Lewis was set to start the offseason workout program Tuesday with the idea of easing into OTAs in a few weeks with a rookie camp set for May 13-15. But all that has been shelved and now Lewis says the coaches are going to turn to game-planning without players in the building until further notice.

Until then, the Bengals can rest on the laurels of what looks to be another solid draft. If there can ever be such a thing stated within 12 hours of a completed draft. But after the Bengals took Georgia offensive lineman Clint Boling with their first pick Saturday in the fourth round, they were being praised nationally for a draft in which they moved on from Carson Palmer and Chad Ochocinco while also filling holes at linebacker, on their offensive line and in the secondary.

They did it with pretty much the same philosophy that has been the thread of head coach Marvin Lewis' drafts since he arrived: Take the highest-graded player with the most college production and starting with the middle rounds get the guy than can contribute right away on special teams. If you can't get all three things in one player, get as many as you can.

Certainly the biggest need of all, quarterback, seemed to be driven in large part by grades. The Bengals had been hearing for a month that they needed to trade back up in the first round to get one, but it appeared they had Dalton and Arkansas' Ryan Mallett pegged for the early second round and they weren't moving. If Dalton and Mallett were gone at No. 35, there were some intriguing pass rushers there.

"I thought it did (fall the way we wanted)," Lewis said. "Today, we got close to a guy or two that we may have kind of favored because of a need, then we had to take that need the next time. But obviously the first and second day, they fit pretty good. We were able to fill (needs) with players that we hope will have an opportunity."

Lewis saw teams go for needs more than usual since there has been no free agency yet, but the Bengals seemed to fight the urge to grab a running back even with Benson headed to free agency. They were leering at Kansas State's Daniel Thomas in the top of the third round, which would have been both a need and grade guy. But when he went late in the second, the Bengals went back to the board and took Nevada linebacker Dontay Moch, a projected SAM linebacker making the transition from defensive end.

Even at the top of the seventh round, when they appeared to go with grades and took Southern Illinois cornerback Korey Lindsey. Lindsey is a 50-game veteran with 14 career picks and has some punt return ability, hitting a need with Joseph unsigned and third corners Adam Jones (neck) and Morgan Trent (knee) coming off injury.

When they finally did get a running back, the Bengals went with a 1,200-yard rusher in Finley that had a gain of at least 38 yards in five of Baylor's final six games of the regular season. With a nod to offensive coordinator Jay Gruden's new West Coast offense, Finley can also catch coming out of the backfield.

"With the fact that we've had to draft people prior to any other movement of players in the National Football League this year, it kind of puts a premium on these guys in getting an opportunity," Lewis said. "So it was kind of a new way of doing things, and we all did it this way and fill needs. You saw teams take multiple guys at positions. So I think that was a reflection of where we are right now with what we're going forward with in the unknown."

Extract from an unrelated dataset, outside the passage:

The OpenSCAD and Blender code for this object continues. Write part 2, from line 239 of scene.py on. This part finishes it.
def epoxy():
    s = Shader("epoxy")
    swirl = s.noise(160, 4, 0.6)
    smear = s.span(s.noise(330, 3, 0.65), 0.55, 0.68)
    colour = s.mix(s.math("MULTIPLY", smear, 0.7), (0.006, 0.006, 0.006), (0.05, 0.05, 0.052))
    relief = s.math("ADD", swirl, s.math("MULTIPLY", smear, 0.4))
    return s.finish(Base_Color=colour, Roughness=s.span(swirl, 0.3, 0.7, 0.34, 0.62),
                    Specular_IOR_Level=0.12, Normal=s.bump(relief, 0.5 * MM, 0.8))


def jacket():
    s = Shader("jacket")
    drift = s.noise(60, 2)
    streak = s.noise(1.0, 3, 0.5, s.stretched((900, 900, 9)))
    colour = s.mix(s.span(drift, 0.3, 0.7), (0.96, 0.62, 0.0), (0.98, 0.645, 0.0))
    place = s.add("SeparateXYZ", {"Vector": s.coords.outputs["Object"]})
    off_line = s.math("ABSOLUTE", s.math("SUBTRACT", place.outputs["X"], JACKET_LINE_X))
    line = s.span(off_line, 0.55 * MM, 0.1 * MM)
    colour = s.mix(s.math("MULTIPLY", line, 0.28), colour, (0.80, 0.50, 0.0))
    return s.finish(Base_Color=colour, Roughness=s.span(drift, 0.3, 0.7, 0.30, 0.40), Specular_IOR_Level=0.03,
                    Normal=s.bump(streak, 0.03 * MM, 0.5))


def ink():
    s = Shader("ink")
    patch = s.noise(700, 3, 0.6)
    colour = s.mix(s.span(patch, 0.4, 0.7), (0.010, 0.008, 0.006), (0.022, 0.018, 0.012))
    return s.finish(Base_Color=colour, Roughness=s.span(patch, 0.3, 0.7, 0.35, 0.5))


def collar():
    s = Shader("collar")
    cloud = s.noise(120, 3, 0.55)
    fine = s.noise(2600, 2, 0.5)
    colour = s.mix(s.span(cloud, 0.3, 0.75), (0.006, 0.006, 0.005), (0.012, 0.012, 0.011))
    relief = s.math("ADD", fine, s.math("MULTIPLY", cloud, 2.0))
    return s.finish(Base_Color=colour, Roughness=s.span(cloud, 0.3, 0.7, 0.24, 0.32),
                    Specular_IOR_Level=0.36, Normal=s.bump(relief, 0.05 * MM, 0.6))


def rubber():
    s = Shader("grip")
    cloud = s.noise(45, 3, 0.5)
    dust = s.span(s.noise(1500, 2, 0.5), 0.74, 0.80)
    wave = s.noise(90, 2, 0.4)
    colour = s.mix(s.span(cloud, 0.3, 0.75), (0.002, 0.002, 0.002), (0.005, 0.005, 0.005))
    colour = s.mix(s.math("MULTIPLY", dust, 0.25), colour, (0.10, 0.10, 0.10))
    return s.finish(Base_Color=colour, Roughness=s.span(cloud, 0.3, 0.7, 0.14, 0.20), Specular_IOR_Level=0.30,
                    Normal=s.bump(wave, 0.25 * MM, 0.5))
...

And if the Bengals did go for need, like they did with Moch in the third and strong safety Robert Sands of West Virginia in the fifth, it was for guys they think are going to be core special-teamers that excelled at covering kicks in college.

"It's important to have that ability to help that way; that's how they're going to make the football team," Lewis said. "When they make the football team, they make the football team better."

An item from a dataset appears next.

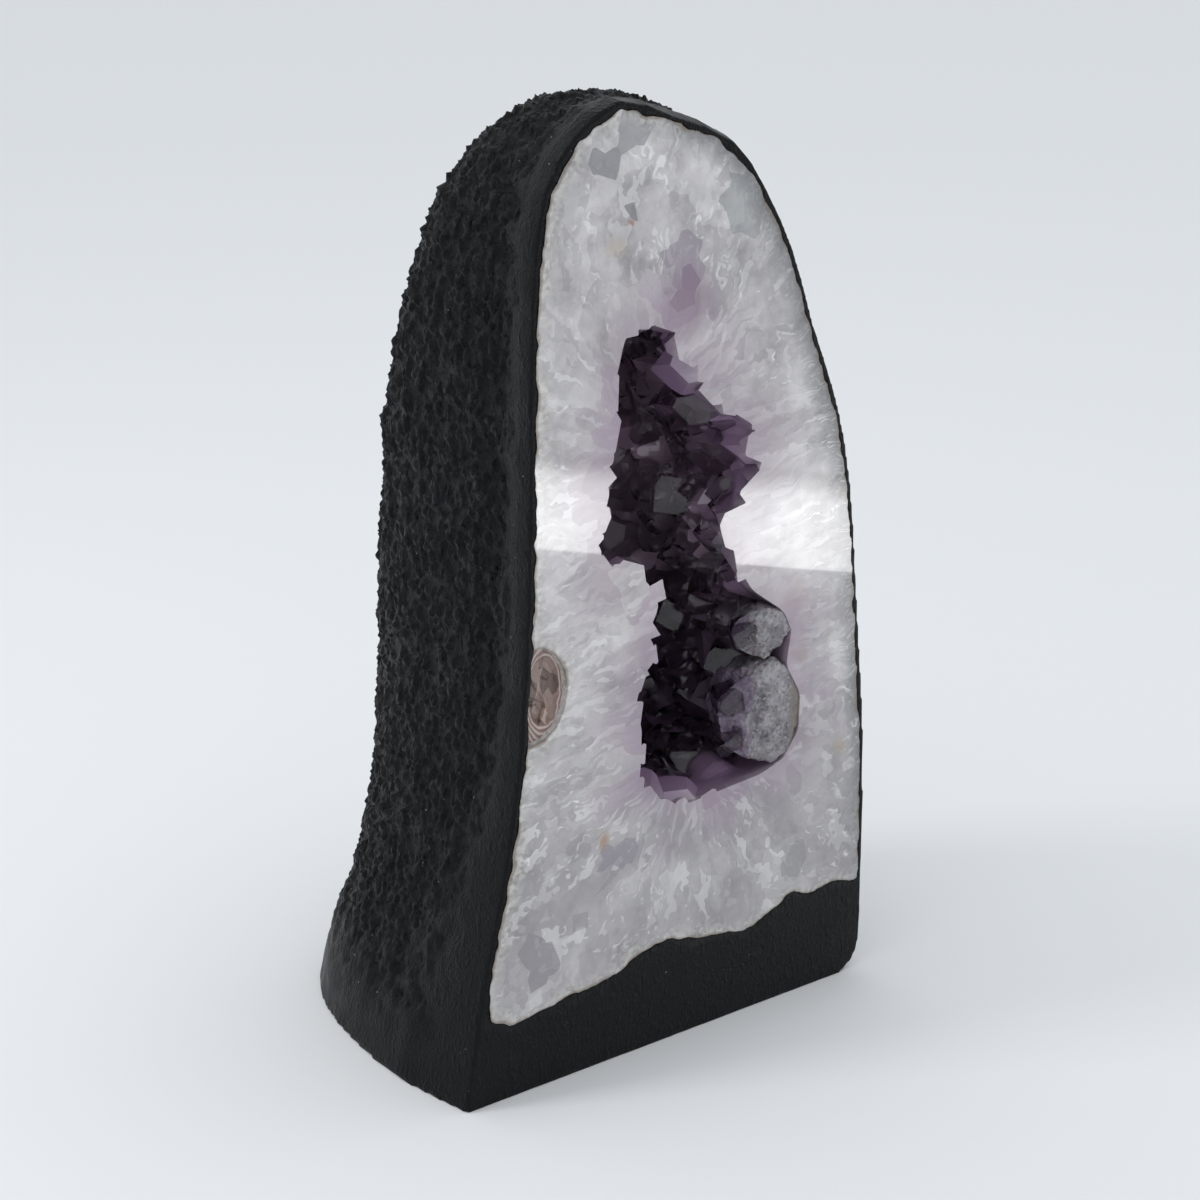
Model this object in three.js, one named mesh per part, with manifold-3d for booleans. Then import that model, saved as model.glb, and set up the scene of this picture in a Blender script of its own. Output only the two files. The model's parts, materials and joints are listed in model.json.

The guys taken from the third round on aren't going to start, but Moch and Boling provide depth while they develop and Sands could play a good bit. Stanford wide receiver Ryan Whalen is going to get a long look on special teams, but it looks like he could be a sixth receiver that doesn't dress on Sundays behind a crew of A.J. Green, Jerome Simpson, Andre Caldwell, Jordan Shipley and Quan Cosby if The Ocho does move on.

Maybe the best part of the Green and Dalton picks, which also fit needs and grades, is that Gruden now can finally embrace the strengths of specific players at the two most important skill positions.

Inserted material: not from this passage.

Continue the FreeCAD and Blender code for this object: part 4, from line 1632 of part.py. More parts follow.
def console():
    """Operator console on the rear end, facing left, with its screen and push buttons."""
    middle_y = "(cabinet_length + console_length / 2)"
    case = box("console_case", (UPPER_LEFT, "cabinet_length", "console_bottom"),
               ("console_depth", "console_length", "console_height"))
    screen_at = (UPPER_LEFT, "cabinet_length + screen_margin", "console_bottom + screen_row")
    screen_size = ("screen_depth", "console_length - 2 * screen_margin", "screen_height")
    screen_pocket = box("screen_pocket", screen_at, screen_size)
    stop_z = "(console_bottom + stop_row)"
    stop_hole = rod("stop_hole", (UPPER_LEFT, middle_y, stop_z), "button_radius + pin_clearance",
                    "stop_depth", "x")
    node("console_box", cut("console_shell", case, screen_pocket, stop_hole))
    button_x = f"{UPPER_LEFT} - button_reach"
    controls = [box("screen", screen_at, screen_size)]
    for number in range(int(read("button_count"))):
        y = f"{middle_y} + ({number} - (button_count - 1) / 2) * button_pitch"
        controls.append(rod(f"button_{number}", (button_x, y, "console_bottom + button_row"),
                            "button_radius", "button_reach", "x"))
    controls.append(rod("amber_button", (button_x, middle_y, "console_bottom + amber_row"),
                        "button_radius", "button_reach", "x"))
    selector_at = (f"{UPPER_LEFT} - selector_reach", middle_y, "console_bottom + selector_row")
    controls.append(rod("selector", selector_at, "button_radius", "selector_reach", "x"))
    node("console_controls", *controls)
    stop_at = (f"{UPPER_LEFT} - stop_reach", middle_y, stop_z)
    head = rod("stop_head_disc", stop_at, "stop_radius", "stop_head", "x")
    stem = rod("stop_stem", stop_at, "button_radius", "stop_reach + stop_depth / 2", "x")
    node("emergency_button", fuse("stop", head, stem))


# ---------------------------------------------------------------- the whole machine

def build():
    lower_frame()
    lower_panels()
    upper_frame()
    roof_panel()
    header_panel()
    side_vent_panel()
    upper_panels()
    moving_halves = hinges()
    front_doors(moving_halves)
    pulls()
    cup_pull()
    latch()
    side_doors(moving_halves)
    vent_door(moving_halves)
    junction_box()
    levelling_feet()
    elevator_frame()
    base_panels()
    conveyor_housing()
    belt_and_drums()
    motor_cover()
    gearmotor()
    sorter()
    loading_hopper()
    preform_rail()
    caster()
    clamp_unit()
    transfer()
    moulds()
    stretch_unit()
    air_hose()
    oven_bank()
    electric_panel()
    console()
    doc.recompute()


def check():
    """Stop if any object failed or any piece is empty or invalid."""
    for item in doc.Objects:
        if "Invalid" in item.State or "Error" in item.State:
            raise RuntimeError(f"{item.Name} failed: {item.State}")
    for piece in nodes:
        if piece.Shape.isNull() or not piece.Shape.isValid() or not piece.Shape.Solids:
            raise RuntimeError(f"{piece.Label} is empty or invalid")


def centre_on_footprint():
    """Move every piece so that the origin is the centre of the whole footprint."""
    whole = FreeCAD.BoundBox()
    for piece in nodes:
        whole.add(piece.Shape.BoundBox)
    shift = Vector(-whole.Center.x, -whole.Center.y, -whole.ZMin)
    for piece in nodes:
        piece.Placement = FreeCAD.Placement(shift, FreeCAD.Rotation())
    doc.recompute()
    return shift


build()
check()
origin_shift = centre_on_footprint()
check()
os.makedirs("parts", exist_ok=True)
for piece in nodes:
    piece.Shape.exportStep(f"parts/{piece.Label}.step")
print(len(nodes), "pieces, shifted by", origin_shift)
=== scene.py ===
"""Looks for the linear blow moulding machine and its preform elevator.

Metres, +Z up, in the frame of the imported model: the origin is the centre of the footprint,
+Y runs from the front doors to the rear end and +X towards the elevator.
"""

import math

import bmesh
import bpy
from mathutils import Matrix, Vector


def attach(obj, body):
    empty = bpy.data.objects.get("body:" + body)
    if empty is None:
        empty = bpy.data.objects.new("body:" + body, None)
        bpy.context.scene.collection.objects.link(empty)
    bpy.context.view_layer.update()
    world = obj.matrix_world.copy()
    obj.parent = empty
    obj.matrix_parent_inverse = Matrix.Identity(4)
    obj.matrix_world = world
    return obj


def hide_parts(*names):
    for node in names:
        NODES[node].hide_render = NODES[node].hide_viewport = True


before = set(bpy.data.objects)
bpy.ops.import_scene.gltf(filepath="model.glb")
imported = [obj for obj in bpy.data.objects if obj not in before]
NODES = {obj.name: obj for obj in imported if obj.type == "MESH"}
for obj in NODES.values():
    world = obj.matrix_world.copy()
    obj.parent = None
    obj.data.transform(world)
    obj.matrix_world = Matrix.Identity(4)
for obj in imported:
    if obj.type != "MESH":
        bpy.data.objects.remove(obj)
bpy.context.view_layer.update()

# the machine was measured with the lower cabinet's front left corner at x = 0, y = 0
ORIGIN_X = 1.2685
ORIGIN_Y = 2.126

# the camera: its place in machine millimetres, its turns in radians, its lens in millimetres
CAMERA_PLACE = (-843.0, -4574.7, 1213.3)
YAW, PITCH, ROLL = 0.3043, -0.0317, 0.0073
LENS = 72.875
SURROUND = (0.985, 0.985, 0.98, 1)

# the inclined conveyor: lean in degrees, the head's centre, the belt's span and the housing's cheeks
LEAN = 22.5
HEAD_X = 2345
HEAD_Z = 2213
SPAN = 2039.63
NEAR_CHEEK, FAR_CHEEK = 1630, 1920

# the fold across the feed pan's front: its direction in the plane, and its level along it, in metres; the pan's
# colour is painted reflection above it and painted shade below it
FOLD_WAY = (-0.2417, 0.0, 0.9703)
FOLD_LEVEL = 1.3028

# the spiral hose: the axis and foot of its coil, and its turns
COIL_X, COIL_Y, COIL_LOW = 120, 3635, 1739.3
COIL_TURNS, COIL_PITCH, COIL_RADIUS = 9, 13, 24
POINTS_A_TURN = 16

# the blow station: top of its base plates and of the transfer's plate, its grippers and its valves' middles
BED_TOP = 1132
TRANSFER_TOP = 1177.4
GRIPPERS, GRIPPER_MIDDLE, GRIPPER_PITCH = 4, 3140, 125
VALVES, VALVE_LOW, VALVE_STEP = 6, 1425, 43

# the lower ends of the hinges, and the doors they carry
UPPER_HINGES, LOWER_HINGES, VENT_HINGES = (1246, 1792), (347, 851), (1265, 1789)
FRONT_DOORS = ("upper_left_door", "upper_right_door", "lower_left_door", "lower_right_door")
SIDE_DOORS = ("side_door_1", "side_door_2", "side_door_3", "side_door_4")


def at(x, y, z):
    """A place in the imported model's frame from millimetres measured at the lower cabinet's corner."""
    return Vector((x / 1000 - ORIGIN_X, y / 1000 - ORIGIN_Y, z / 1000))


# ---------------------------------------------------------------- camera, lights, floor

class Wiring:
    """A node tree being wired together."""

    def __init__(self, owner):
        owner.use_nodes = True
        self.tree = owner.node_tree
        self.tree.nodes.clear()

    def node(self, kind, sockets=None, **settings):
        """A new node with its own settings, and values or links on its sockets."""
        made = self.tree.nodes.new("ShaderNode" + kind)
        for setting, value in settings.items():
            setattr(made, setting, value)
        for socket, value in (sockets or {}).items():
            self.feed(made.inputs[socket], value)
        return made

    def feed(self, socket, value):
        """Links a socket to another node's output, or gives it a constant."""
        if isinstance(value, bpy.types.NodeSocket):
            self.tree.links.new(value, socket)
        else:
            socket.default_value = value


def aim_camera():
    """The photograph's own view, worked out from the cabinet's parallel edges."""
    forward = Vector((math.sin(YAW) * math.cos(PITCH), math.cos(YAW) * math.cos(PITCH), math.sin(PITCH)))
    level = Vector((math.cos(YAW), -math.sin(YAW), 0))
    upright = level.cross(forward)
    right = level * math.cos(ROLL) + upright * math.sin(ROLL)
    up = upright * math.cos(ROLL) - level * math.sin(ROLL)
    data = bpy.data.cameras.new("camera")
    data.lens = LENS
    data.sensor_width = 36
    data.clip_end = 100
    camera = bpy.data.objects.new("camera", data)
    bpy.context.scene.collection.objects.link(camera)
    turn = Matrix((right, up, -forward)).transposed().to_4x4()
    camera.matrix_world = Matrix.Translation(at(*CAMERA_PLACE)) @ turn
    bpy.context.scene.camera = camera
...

"We'll spend some time on our football now. At least Jay Gruden has a better idea of who he has to work with," Lewis said. "We know where we are. We at least now have some direction. Defensively, we have some time to look at opponents. The scouting staff has worked their tails off. Our coaches and staff, especially (director of player personnel) Duke Tobin, have done a fine job of immersing themselves in this process. There was a lot of cross-checking done when looking at multiple positions. It was a good process and I feel really good about how we ended up."

But because the Bengals are talking about quarterback and receiver, the two toughest positions when it comes to making the transition from college, now they really need the labor situation to get settled to get them on the field.

"It's critical for us with a No. 1 pick at wide receiver and No. 2 pick at quarterback to use those OTA days when they're all here," Lewis said. "It will be critical for us this year."